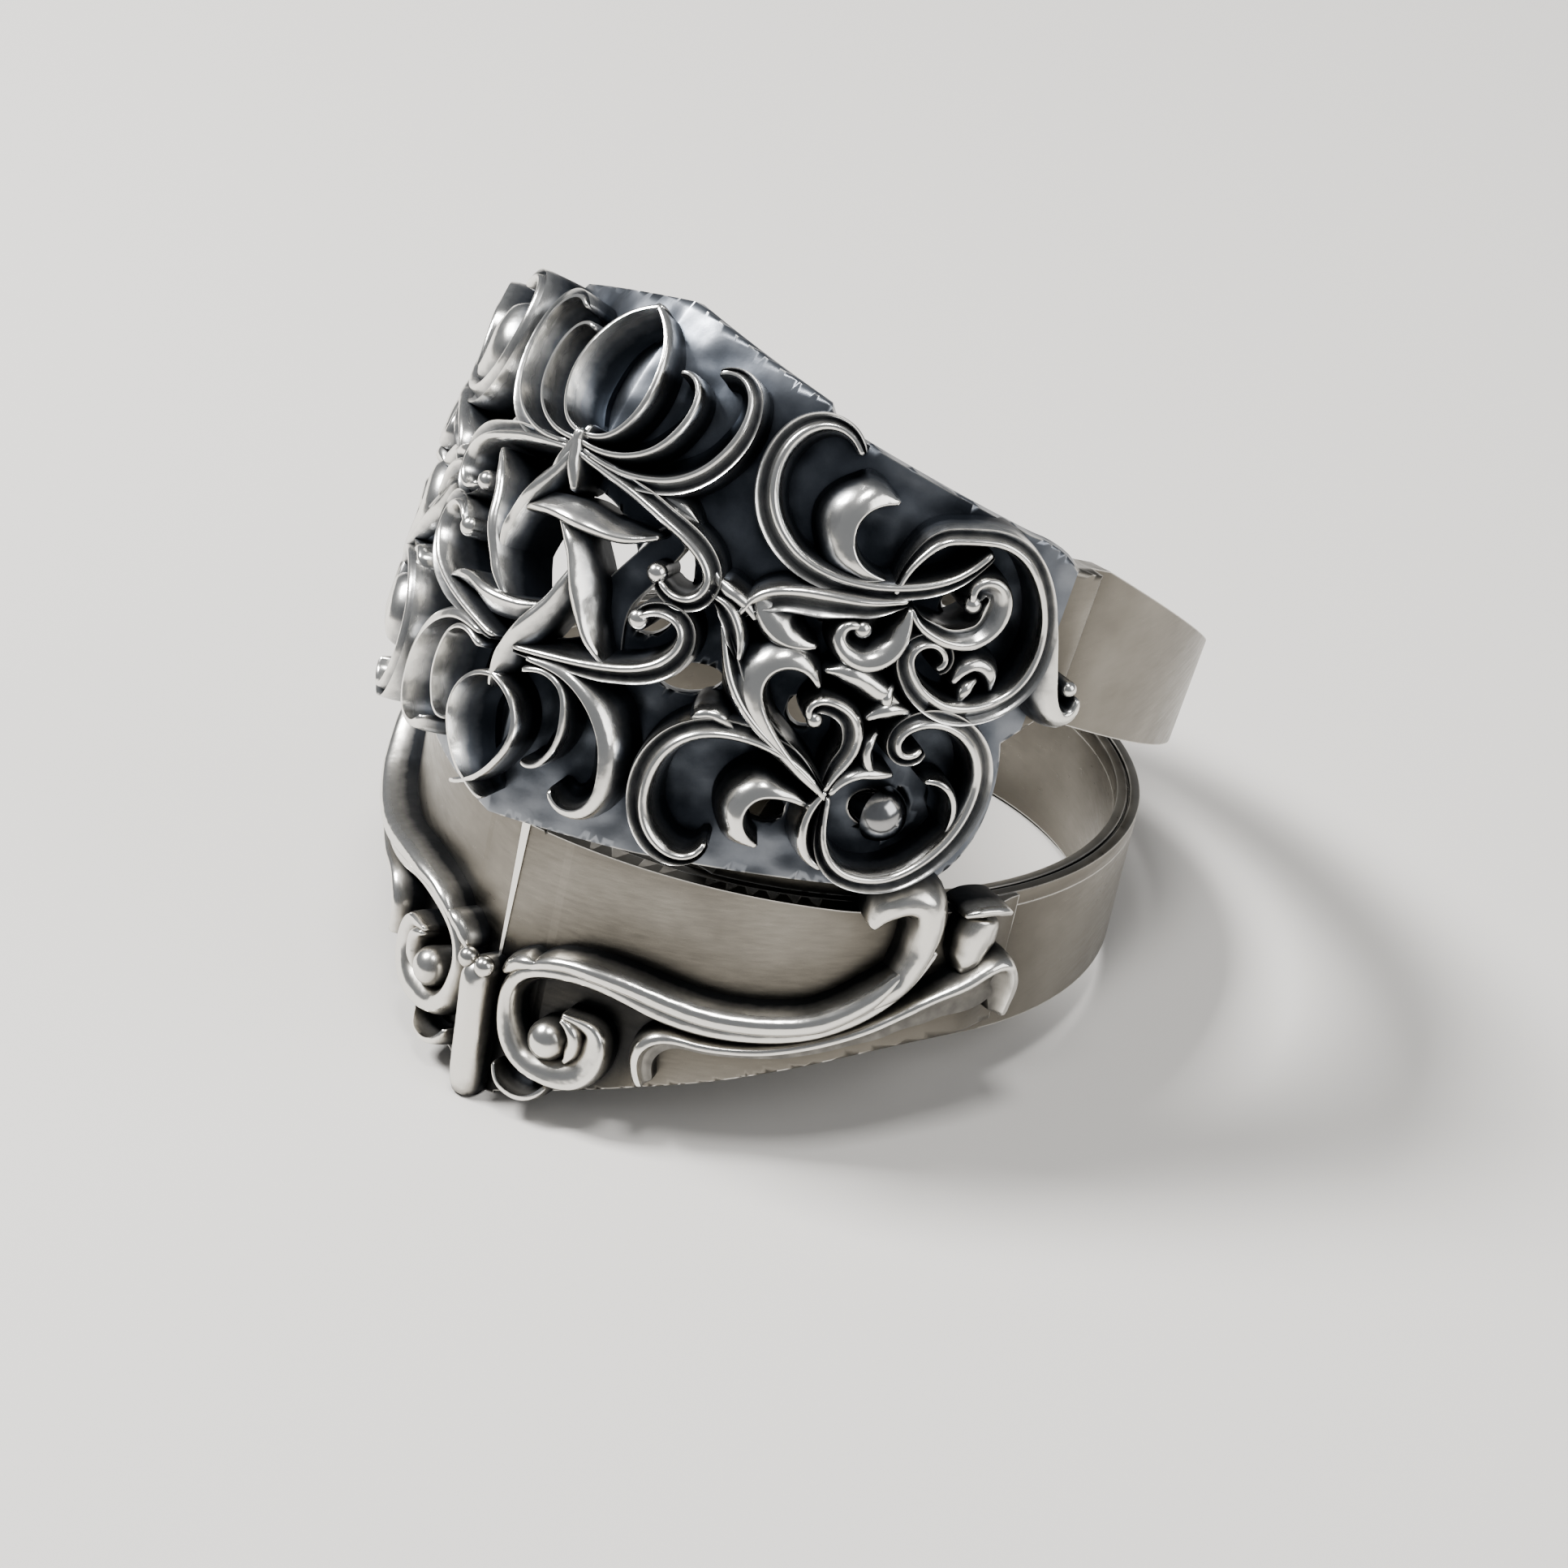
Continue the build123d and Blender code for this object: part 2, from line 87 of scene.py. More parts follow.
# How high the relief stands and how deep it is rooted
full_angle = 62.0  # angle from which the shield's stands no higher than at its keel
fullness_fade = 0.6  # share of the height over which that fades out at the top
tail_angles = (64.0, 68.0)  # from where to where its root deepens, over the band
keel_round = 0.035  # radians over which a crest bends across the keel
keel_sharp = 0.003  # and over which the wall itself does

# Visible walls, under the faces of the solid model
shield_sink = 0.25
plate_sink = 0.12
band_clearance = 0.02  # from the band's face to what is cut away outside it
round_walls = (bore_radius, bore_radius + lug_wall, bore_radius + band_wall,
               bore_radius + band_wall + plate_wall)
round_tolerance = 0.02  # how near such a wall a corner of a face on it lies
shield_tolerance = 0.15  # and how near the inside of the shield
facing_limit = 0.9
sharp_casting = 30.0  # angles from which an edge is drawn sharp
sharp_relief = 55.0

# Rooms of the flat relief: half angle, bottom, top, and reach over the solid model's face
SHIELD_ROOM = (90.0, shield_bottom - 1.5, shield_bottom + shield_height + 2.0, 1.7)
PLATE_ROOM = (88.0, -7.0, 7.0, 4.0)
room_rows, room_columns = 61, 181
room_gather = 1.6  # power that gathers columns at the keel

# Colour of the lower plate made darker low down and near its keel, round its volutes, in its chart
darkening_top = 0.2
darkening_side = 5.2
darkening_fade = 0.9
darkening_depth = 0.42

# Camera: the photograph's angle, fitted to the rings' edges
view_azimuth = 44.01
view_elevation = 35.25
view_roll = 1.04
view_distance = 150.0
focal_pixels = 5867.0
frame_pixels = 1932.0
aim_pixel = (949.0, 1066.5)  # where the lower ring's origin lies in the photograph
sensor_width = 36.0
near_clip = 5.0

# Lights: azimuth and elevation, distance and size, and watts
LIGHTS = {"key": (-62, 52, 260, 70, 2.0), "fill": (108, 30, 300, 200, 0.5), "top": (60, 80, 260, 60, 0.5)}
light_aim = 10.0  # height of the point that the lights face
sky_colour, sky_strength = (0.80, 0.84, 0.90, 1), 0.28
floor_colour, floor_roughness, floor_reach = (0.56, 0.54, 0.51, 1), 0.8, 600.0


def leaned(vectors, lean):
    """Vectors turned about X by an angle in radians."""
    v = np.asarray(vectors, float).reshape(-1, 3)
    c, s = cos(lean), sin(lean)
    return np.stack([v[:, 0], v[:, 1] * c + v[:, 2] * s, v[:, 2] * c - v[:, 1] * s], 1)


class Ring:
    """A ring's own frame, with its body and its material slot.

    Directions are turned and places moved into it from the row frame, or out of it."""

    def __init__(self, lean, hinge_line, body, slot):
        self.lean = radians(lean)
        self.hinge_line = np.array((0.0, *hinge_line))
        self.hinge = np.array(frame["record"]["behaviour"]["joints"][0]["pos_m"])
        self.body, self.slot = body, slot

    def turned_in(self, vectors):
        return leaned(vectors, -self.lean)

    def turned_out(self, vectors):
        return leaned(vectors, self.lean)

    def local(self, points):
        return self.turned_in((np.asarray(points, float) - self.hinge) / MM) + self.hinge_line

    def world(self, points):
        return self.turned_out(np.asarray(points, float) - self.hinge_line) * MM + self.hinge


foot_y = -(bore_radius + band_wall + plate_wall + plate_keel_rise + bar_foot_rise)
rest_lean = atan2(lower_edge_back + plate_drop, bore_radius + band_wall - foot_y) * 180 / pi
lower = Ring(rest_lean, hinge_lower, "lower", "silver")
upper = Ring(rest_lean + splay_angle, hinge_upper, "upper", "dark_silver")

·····

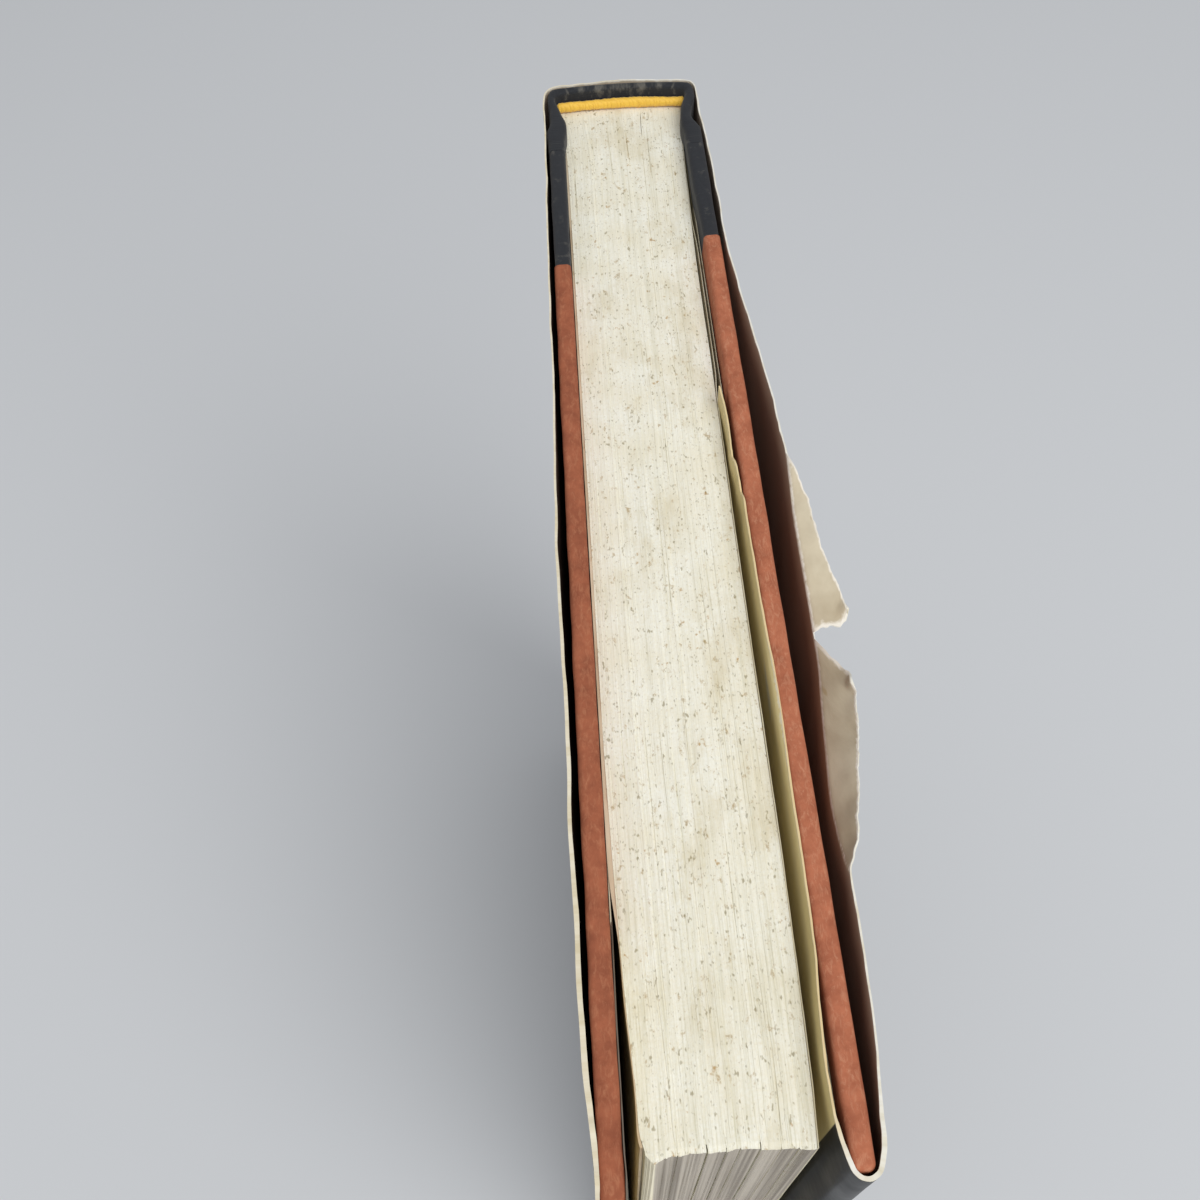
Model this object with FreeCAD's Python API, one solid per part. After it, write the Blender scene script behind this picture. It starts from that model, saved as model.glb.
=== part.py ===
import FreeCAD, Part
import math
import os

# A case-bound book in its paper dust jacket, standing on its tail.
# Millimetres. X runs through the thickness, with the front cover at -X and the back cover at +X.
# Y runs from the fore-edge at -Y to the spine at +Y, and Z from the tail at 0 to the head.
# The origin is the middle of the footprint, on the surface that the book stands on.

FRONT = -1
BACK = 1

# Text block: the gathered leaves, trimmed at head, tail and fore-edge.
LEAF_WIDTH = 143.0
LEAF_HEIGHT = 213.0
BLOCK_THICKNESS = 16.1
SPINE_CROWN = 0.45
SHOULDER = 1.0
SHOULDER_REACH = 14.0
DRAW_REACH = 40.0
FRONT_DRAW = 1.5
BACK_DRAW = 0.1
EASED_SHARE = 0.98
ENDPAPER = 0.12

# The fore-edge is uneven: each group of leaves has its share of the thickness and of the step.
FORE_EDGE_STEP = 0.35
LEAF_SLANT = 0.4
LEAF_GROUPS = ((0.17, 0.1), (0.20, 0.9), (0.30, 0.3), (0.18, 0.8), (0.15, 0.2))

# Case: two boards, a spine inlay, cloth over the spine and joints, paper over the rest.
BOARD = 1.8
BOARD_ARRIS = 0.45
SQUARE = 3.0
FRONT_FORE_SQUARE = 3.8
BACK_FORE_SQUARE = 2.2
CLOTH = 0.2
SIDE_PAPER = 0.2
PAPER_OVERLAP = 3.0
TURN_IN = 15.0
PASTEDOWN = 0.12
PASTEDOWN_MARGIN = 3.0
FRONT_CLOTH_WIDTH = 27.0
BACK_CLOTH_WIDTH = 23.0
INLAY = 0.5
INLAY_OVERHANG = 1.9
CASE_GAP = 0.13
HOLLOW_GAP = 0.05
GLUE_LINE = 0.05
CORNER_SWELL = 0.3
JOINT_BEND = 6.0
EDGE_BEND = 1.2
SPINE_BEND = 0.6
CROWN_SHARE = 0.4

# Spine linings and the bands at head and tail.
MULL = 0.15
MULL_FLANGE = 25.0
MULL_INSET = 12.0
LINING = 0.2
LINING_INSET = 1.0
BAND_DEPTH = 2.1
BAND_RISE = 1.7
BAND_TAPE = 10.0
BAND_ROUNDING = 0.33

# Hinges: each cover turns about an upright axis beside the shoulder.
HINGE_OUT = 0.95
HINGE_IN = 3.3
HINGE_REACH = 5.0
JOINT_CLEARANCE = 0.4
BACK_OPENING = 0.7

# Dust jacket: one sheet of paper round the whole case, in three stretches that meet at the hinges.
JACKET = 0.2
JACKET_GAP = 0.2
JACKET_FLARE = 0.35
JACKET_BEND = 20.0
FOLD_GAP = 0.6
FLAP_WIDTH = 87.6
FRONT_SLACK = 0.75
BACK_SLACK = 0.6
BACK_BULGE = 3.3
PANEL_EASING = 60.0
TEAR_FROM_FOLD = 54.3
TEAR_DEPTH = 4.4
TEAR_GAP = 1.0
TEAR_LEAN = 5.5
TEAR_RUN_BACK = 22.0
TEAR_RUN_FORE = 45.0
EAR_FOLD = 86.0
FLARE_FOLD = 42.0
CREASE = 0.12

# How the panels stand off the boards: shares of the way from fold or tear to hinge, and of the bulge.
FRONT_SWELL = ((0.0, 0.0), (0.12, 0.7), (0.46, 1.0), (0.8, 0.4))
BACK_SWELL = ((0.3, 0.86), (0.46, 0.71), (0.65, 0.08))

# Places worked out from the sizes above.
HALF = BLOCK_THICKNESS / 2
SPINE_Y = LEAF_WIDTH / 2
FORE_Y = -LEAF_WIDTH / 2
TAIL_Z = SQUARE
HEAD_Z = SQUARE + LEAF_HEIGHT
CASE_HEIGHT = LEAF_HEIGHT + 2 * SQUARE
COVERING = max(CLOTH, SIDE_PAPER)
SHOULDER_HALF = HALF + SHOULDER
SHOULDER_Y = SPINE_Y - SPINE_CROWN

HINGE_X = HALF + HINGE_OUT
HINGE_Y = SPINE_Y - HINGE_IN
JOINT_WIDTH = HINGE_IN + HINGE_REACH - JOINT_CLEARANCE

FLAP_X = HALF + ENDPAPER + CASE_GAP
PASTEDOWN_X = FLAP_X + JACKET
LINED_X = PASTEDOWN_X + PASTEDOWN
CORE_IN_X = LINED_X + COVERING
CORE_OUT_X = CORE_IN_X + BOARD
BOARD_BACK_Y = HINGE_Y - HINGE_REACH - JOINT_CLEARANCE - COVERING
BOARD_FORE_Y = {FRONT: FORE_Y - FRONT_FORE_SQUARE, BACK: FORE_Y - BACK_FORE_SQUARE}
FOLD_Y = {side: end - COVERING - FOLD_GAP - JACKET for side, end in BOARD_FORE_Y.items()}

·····

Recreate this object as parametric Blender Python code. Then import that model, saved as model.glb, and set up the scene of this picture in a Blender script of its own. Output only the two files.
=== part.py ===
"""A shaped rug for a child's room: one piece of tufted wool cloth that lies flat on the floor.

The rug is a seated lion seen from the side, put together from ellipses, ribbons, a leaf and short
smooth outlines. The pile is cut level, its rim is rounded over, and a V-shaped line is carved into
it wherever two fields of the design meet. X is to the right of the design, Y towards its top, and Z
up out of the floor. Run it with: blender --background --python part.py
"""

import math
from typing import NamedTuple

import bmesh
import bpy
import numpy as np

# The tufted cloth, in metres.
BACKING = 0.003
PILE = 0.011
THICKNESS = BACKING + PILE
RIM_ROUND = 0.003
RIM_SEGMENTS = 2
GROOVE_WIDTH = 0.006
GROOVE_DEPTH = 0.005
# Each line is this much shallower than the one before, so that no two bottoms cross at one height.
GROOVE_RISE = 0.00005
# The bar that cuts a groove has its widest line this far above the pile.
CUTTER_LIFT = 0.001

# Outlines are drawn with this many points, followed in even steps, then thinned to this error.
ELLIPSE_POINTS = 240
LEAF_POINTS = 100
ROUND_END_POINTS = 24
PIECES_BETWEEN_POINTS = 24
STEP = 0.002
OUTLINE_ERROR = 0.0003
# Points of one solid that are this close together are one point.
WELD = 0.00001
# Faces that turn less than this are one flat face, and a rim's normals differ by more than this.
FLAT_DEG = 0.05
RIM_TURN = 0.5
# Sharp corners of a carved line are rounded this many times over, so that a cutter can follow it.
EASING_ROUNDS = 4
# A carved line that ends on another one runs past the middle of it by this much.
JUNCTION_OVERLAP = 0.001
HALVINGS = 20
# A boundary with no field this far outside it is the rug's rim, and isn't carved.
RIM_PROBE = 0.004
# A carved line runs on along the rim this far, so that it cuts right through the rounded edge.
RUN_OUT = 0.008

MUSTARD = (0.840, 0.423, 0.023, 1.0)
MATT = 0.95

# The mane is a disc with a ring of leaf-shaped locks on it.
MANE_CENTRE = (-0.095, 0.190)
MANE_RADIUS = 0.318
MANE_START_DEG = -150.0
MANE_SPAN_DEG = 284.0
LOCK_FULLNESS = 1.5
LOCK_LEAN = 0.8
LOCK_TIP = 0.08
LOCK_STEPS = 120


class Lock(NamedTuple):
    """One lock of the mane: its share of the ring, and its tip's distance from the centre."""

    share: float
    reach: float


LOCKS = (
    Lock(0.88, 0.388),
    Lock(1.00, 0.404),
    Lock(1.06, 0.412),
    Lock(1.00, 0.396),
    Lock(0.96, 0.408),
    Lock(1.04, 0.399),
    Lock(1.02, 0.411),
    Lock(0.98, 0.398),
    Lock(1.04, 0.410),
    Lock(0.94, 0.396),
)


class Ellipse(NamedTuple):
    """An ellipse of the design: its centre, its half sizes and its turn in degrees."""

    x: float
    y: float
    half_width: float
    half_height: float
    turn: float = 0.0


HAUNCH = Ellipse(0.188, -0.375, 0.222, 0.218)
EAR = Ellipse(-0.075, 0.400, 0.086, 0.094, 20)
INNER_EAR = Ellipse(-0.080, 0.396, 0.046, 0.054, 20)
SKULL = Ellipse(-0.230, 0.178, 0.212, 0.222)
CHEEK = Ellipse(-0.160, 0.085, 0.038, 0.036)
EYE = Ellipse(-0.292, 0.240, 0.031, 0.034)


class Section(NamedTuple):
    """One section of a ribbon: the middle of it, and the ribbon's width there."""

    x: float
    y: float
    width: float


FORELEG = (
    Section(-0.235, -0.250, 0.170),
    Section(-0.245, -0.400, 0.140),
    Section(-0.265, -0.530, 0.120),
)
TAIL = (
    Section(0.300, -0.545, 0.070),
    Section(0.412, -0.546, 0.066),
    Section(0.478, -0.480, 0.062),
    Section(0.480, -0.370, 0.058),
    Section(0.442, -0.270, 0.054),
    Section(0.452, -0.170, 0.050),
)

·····

Give again the run of lines that opens at the line with "Continue the build123d" and closes at the line with "keel_sharp = 0.003", exactly, and only that run.

◆ Answer to the exercise ◆
Continue the build123d and Blender code for this object: part 2, from line 87 of scene.py. More parts follow.
# How high the relief stands and how deep it is rooted
full_angle = 62.0  # angle from which the shield's stands no higher than at its keel
fullness_fade = 0.6  # share of the height over which that fades out at the top
tail_angles = (64.0, 68.0)  # from where to where its root deepens, over the band
keel_round = 0.035  # radians over which a crest bends across the keel
keel_sharp = 0.003  # and over which the wall itself does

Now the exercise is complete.